Standardization bodies such as the 3GPP and ITU-R are beginning to study requirements for IMT-2030, and microwave photonic technologies are being considered as part of the physical-layer toolkit. In 2025, the first 6G testbeds incorporating photonic beamforming and optical frequency combs are expected to be demonstrated by the European project MIRPHONI6G.

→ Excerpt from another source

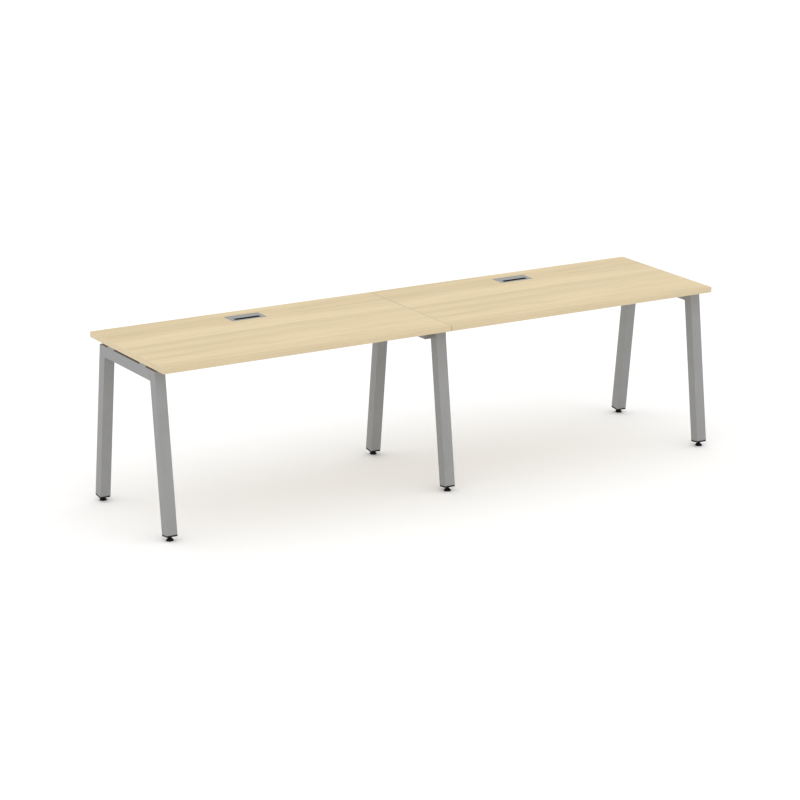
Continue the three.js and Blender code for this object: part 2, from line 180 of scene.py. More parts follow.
def colour(name, description, code):
    """A colour that a user may change, with its default from a hex code."""
    return bpy.props.FloatVectorProperty(
        name=name, description=description, subtype="COLOR", size=3, min=0, max=1, default=linear(code)
    )


def length(name, description, millimetres):
    """A size that a user may change, with its default in millimetres."""
    return bpy.props.FloatProperty(
        name=name, description=description, unit="LENGTH", min=0, precision=5, default=millimetres * MM
    )


class WorkstationColours(bpy.types.PropertyGroup):
    """Colours of the workstation and its studio."""

    maple: colour("Maple", "Ground colour of the worktop laminate", "E3CEA3")
    maple_streak: colour("Maple streak", "Darker growth bands of the laminate", "D2BC8F")
    # The edging's maple is made a little paler than the top's, as painted light that makes up for the weaker
    # light on its upright faces
    maple_edge_with_painted_light: colour("Maple edge", "Ground colour of the edging", "E5D1AB")
    powder: colour("Powder coat", "Silver grey of the steel frames", "9C9C9C")
    aluminium: colour("Aluminium", "Anodised flap frames and lids", "9B9C9D")
    plastic: colour("Black plastic", "Caps, pads, slot trims and liners", "0E0E0F")
    black_steel: colour("Black steel", "Passivated levelling studs", "262627")
    zinc: colour("Zinc", "Plated screws, bushes and hinge rods", "B4B7BA")
    floor: colour("Floor", "Studio floor", "E8E8E6")


class WorkstationSizes(bpy.types.PropertyGroup):
    """Sizes that the solids leave plain."""

    edging_radius: length("Edging radius", "Rounding of the worktop's outer edges", 1.3)
    tube_radius: length("Tube radius", "Outside corner radius of the leg and rail tubes", 1.6)
    tube_wall: length("Tube wall", "Wall thickness of the leg tubes", 2)
    tube_plate: length("Tube plate", "Plate that closes the top of each leg", 3)
    weld_radius: length("Weld radius", "Radius of the weld beads on the frames", 2)
    weld_ripple: length("Weld ripple", "Distance from one ripple of a weld to the next", 1.6)
    thread_pitch: length("Thread pitch", "Rise of the levelling studs' thread in one turn", 1.25)
    thread_depth: length("Thread depth", "Depth of the levelling studs' thread", 0.7)
    softened_edge: length("Softened edge", "Bevel on cut metal and moulded edges", 0.35)
    screw_head: length("Screw head", "Radius of the heads of the worktop's wood screws", 5.2)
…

Another exciting direction is the use of quantum optics in microwave photonics. By leveraging squeezed states and entanglement, it may be possible to create secure communication channels with inherent immunity to eavesdropping—a key requirement for 6G’s security goals. Early experiments in quantum microwave photonics have demonstrated generation of non-classical correlations at room temperature, suggesting practical applications within a decade.
Conclusion
Microwave photonics stands at the intersection of optics and radio engineering, offering a compelling path to meet 6G’s extreme performance targets. Recent advances in integrated photonic circuits, high-speed modulators, photonic beamforming, and optical frequency combs have moved this technology from laboratory curiosity to a serious candidate for commercial systems. While challenges in integration, fabrication, and cost remain, the pace of innovation is accelerating. With continued cross-disciplinary collaboration between photonics, electronics, and telecommunications communities, microwave photonics will likely become a cornerstone of high-frequency communication beyond 2030, enabling the ultra-fast, low-latency, and highly reliable connections that define 6G.